The pair suffered its biggest slump for the month after lost the ground sharply on Thursday, hitting its lowest level since early April at below 0.9100 barrier as the greenback lost the steam across the board on easing risk aversion and strengthening QE forecasts. Though, the cross turned slightly higher afterwards, to regain prices above 0.9100 but the moves still on a corrective territory as no enough momentum yet to suggest ability to regain previous key supports above 0.9140 which is extremely needed to retrace last damage in short term bullish charts. Consolidating recent losses at current levels without convincing attacks to upside, suggests further easing and below recent lows of 0.9089, downside risks go directly toward 0.900 psych ground.

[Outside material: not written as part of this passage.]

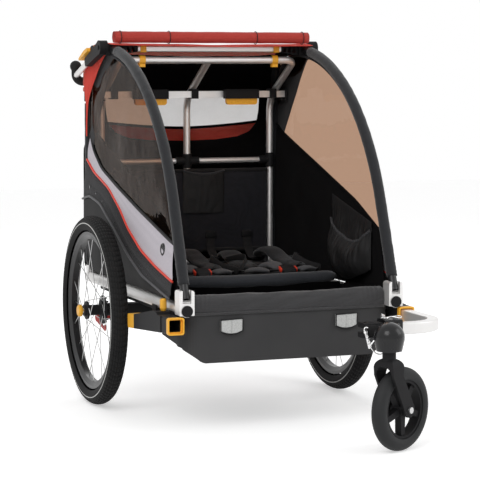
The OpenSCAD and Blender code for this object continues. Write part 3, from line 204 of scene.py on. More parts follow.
def tint(tree, shader, factor, dark, light):
    ramp = tree.nodes.new("ShaderNodeMix")
    ramp.data_type = "RGBA"
    ramp.inputs[6].default_value = (*dark, 1)
    ramp.inputs[7].default_value = (*light, 1)
    tree.links.new(factor, ramp.inputs[0])
    tree.links.new(ramp.outputs[2], shader.inputs["Base Color"])


def bump(tree, shader, height, strength, distance):
    node = tree.nodes.new("ShaderNodeBump")
    node.inputs["Strength"].default_value = strength
    node.inputs["Distance"].default_value = distance
    tree.links.new(height, node.inputs["Height"])
    tree.links.new(node.outputs[0], shader.inputs["Normal"])


def fabric(name, dark, light, pitch=0.0014, sheen=0.25, rough=0.85, shine=0.25):
    material, tree, shader = startMaterial(name,
        {"Roughness": rough, "Sheen Weight": sheen, "Sheen Roughness": 0.45, "Specular IOR Level": shine})
    weave = addGroup(tree, weaveGroup, {"Thread pitch": pitch, "Slub": 0.6})
    tint(tree, shader, weave.outputs["Tone"], dark, light)
    bump(tree, shader, weave.outputs["Height"], 0.5, 0.0006)
    return material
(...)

Precious metals inched higher on Thursday’s session with gold prices hitting its best levels since 3rd April at 1680$, buoyed mainly by a softer greenback which came under selling pressures following higher than expected jobless claims for the past week. The negative data boosted worries over US recovery health particularly it comes after less than a week from Friday’s payrolls report which showed non-farm jobs of March grew with the slowest pace in almost five months, well below 200K psych level. Moreover, this batch of downbeat macroeconomic data if extended, it should revive hopes over further easing measures from the Federal Reserve to simulate economy, though it remain an initial signal for labor market weakness. The anticipating Quantitative easing typically benefits gold given that its inflationary effects. Therefore, it lifts its appeal as an alternative investment, a store of value and an inflation hedge. Technically, The metal currently is struggling with a key resistance barrier around recent highs of 1680$. It represents 55-Day MA as well as 38.2% retracement of the last bears run between 1790$-1612$. A clearance of the latter should open up significant resistance barriers at 200 DMA around 1694$, then Fib 50% of the said rally at 1700$ key handle.

Gold for June delivery rallied $20.30, or 1.2%, to settle at $1,680.60 an ounce on the Comex division of the New York Mercantile Exchange.

Silver futures for May delivery rose $1, or 3.2%, to $32.52 an ounce.

Oil prices added decent gains yesterday to prints fresh weekly highs above 104$ level on the back of a weaker US dollar which edged strongly lowers against major rivals, weighed by better sentiments toward the shared currency after the ECB showed its readiness to provide help for troubled nations by resuming its bond purchases which helped Spanish yields to decline slightly after briefly breached above 6% barrier earlier on the week. The American currency weakness also provided further support after got a strong hit by higher jobless claims which boosted expectations over QE possibilities. The softer US dollar is often supportive for the crude bulls as typically make it with other dollar-dominated commodities cheaper for buyers using other currencies. However, The crude faced mild selling pressures after climbed above 104$ key handle, forced it to retreat below to trim early gains as downbeat jobs data which weakened the dollar also triggered worries over economic recovery outlook which in turn play against demand strength forecasts. Meanwhile, Oil’s traders will often keep any further advance in check as talks between Iran and global powers are supposed to calm supply concerns, especially it comes along with persistent climbs in US stockpiles.

WTI Crude oil for May delivery advanced 94 cents, or 0.9%, at $103.64 a barrel on the New York Mercantile Exchange. Brent oil for May settlement gained $1.53, or 1.3 percent, to $121.71 a barrel on the London-based ICE Futures Europe exchange.

Wall street & Equity Markets Review

U.S. stocks soared for the second consecutive session on Thursday’s trades as a new wave of corporate earnings boosted hopes over an upbeat results session. Following Alcoa’s nice profits on Wednesday, Search giant’s Google Inc. reported a 61% jump in first-quarter profit on strong sales which propelled the overall market up. Yesterday’s gains came despite a strong drawdown of unemployment positive trend after the initial jobless claims rose in the preceding week a bit higher than expected. Furthermore, Wall Street’s investors remain comfortable on easing tensions in sovereign credit markets in Europe which followed supportive hints by a key ECB official at the possibility of more bond buying to help indebted euro zone member Spain. Generally, there was a better risk-on mood on Thursday which allowed to retrace the steep losses registered earlier on the week and though American data lost its common role as a catalyst, but improved sentiments over Eurozone’s stability as well as positive expectations about Chinese GDP figures which is due to be released today, helped to push the stocks higher on the last dealings.

The Dow Jones industrial average rose 181.1 points, or 1.4%, to 12,986.5.

The S&P 500 index advanced 18.86 points, or 1.4%, to 1,387.57.

The Nasdaq composite Index climbed 39.09 points, or 1.3%, to 3,055.55.